■ **Aim of the task**
Give the data again, word for word.

■ **Source excerpt**
+++++
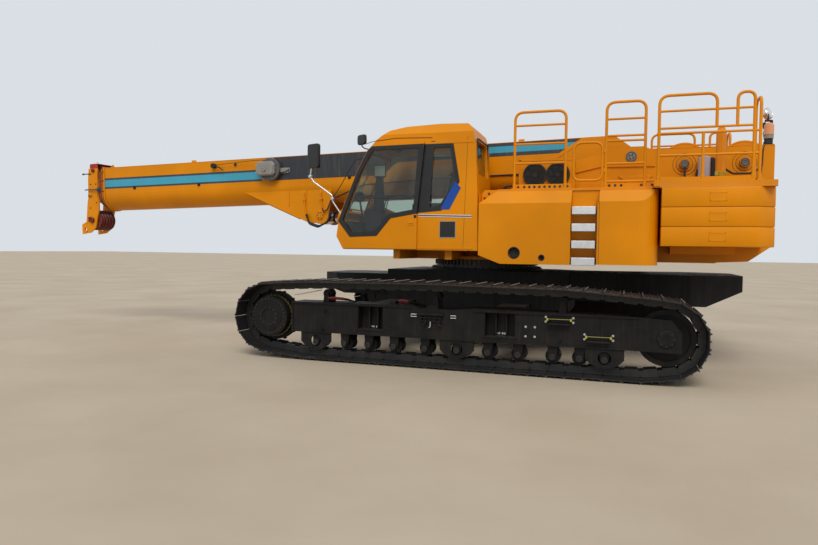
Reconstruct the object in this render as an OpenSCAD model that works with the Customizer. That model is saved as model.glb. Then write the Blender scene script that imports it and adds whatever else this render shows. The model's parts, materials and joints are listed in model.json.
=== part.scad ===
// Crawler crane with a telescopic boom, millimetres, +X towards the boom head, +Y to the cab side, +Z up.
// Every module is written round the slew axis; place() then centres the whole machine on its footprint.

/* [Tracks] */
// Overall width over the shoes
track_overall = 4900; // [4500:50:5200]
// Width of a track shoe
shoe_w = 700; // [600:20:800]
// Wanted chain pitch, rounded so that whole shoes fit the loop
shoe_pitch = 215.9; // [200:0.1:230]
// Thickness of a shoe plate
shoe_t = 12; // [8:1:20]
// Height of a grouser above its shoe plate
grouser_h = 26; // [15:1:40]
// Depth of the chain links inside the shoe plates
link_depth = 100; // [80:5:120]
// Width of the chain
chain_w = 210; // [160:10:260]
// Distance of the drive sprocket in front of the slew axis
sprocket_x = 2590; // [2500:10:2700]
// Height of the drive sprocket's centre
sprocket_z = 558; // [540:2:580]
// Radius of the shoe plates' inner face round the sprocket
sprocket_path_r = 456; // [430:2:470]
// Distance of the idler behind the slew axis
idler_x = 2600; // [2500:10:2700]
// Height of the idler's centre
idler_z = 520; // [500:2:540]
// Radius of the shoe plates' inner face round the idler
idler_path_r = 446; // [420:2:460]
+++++
■ **Task output**
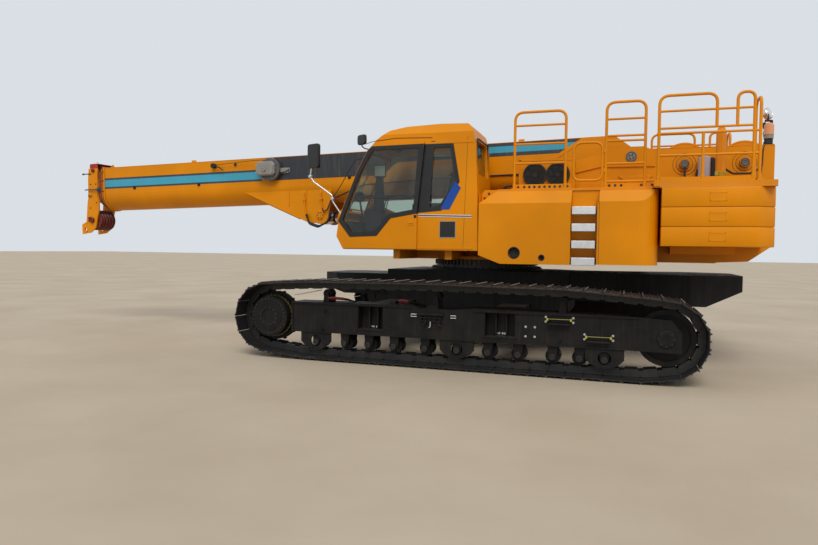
Reconstruct the object in this render as an OpenSCAD model that works with the Customizer. That model is saved as model.glb. Then write the Blender scene script that imports it and adds whatever else this render shows. The model's parts, materials and joints are listed in model.json.
=== part.scad ===
// Crawler crane with a telescopic boom, millimetres, +X towards the boom head, +Y to the cab side, +Z up.
// Every module is written round the slew axis; place() then centres the whole machine on its footprint.

/* [Tracks] */
// Overall width over the shoes
track_overall = 4900; // [4500:50:5200]
// Width of a track shoe
shoe_w = 700; // [600:20:800]
// Wanted chain pitch, rounded so that whole shoes fit the loop
shoe_pitch = 215.9; // [200:0.1:230]
// Thickness of a shoe plate
shoe_t = 12; // [8:1:20]
// Height of a grouser above its shoe plate
grouser_h = 26; // [15:1:40]
// Depth of the chain links inside the shoe plates
link_depth = 100; // [80:5:120]
// Width of the chain
chain_w = 210; // [160:10:260]
// Distance of the drive sprocket in front of the slew axis
sprocket_x = 2590; // [2500:10:2700]
// Height of the drive sprocket's centre
sprocket_z = 558; // [540:2:580]
// Radius of the shoe plates' inner face round the sprocket
sprocket_path_r = 456; // [430:2:470]
// Distance of the idler behind the slew axis
idler_x = 2600; // [2500:10:2700]
// Height of the idler's centre
idler_z = 520; // [500:2:540]
// Radius of the shoe plates' inner face round the idler
idler_path_r = 446; // [420:2:460]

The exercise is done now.